Copy every line from the material below that holds "frame".
*** DATA PROVIDED ***
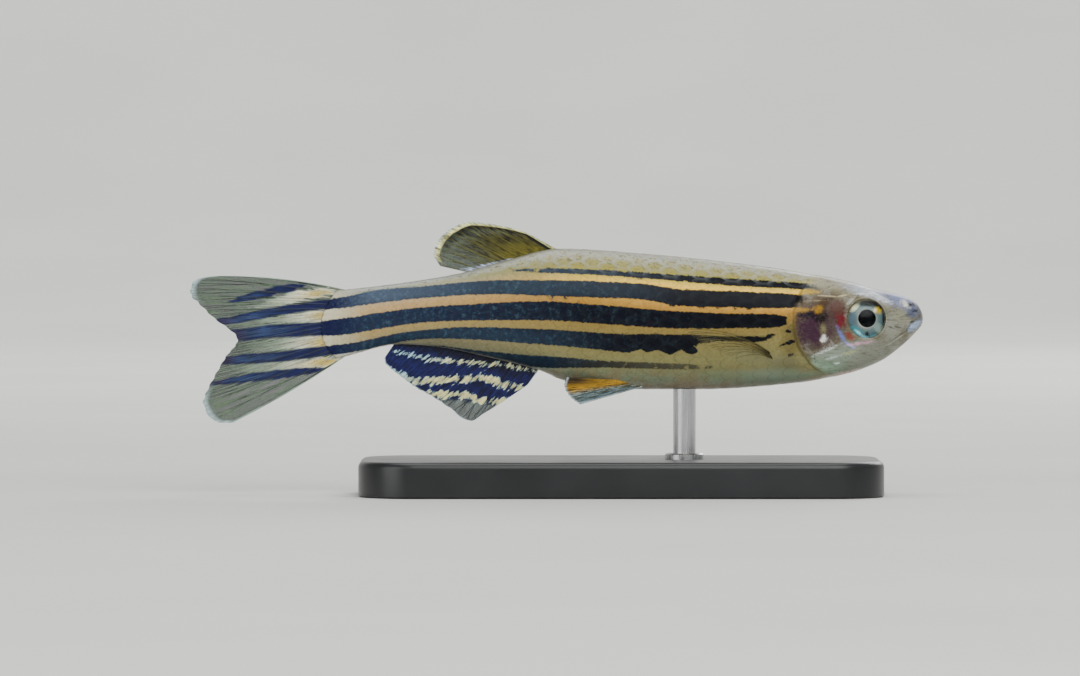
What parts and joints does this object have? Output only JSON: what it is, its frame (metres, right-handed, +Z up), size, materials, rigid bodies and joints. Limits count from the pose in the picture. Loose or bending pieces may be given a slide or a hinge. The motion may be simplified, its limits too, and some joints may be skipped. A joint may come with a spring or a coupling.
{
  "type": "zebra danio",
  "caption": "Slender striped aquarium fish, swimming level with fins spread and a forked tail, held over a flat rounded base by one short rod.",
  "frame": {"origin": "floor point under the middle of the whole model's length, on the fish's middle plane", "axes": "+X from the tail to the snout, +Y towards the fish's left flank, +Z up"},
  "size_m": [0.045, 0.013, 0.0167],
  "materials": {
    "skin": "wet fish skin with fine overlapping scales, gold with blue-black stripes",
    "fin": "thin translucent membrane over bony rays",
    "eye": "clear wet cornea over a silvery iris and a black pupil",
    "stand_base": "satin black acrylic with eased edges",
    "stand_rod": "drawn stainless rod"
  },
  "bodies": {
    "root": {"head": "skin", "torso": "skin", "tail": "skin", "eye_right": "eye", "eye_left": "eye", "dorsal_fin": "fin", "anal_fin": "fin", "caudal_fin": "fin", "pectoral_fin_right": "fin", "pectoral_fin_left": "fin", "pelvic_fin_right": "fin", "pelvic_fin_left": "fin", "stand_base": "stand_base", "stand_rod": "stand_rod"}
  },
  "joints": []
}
***
*** DATA PROVIDED ***
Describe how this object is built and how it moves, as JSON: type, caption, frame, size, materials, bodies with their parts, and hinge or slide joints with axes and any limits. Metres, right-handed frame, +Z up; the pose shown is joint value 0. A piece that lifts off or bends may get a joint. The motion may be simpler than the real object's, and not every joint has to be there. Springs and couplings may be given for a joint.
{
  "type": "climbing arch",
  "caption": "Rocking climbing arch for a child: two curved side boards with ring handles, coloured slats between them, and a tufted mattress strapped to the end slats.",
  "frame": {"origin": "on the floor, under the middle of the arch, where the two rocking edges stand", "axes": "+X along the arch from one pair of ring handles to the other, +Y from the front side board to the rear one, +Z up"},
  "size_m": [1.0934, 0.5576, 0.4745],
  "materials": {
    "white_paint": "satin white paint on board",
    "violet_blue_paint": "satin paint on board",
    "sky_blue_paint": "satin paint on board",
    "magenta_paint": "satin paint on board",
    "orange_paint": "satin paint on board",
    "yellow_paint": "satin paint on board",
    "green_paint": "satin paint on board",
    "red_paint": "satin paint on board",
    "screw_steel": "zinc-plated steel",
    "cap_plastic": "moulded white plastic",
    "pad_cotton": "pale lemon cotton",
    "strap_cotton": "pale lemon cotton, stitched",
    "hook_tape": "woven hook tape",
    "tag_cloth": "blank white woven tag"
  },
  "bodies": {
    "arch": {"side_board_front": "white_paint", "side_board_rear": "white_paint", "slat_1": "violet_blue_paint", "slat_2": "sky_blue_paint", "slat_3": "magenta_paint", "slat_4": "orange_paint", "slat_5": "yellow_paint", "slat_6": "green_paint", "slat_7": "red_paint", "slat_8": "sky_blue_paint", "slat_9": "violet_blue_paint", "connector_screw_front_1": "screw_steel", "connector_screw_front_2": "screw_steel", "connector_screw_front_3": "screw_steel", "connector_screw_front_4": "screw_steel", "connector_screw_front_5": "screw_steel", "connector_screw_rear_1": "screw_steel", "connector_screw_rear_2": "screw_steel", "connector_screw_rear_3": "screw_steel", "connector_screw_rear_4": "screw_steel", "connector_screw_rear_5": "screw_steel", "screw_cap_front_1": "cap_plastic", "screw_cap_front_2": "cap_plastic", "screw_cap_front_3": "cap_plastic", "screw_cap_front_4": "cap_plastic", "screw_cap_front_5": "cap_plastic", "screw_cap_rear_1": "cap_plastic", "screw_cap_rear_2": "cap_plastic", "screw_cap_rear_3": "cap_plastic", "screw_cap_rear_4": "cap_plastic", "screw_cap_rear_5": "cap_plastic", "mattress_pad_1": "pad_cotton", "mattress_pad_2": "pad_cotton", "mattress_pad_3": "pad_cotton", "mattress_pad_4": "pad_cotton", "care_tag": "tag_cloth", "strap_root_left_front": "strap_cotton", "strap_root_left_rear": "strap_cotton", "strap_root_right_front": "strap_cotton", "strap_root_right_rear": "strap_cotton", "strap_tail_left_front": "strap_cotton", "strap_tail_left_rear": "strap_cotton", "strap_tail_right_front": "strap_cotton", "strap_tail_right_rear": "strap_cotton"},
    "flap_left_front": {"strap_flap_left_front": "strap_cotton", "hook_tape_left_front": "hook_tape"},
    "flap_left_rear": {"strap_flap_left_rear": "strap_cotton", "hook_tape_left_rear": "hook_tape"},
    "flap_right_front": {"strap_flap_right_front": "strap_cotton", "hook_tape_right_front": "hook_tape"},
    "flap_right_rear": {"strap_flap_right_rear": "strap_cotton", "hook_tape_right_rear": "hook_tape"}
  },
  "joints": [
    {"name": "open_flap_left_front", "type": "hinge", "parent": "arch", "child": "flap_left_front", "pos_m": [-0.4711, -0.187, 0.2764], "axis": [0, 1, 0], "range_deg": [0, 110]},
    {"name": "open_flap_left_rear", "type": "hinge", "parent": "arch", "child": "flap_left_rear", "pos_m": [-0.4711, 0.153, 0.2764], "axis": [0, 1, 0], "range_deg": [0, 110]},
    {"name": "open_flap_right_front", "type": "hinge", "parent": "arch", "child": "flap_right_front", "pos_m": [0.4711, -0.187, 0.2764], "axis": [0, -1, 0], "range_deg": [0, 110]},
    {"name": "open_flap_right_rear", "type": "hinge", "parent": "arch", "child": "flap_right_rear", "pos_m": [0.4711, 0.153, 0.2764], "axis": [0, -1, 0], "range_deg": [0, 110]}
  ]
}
***
**SOLUTION FOR THIS TASK:**
What parts and joints does this object have? Output only JSON: what it is, its frame (metres, right-handed, +Z up), size, materials, rigid bodies and joints. Limits count from the pose in the picture. Loose or bending pieces may be given a slide or a hinge. The motion may be simplified, its limits too, and some joints may be skipped. A joint may come with a spring or a coupling.
  "frame": {"origin": "floor point under the middle of the whole model's length, on the fish's middle plane", "axes": "+X from the tail to the snout, +Y towards the fish's left flank, +Z up"},
Describe how this object is built and how it moves, as JSON: type, caption, frame, size, materials, bodies with their parts, and hinge or slide joints with axes and any limits. Metres, right-handed frame, +Z up; the pose shown is joint value 0. A piece that lifts off or bends may get a joint. The motion may be simpler than the real object's, and not every joint has to be there. Springs and couplings may be given for a joint.
  "frame": {"origin": "on the floor, under the middle of the arch, where the two rocking edges stand", "axes": "+X along the arch from one pair of ring handles to the other, +Y from the front side board to the rear one, +Z up"},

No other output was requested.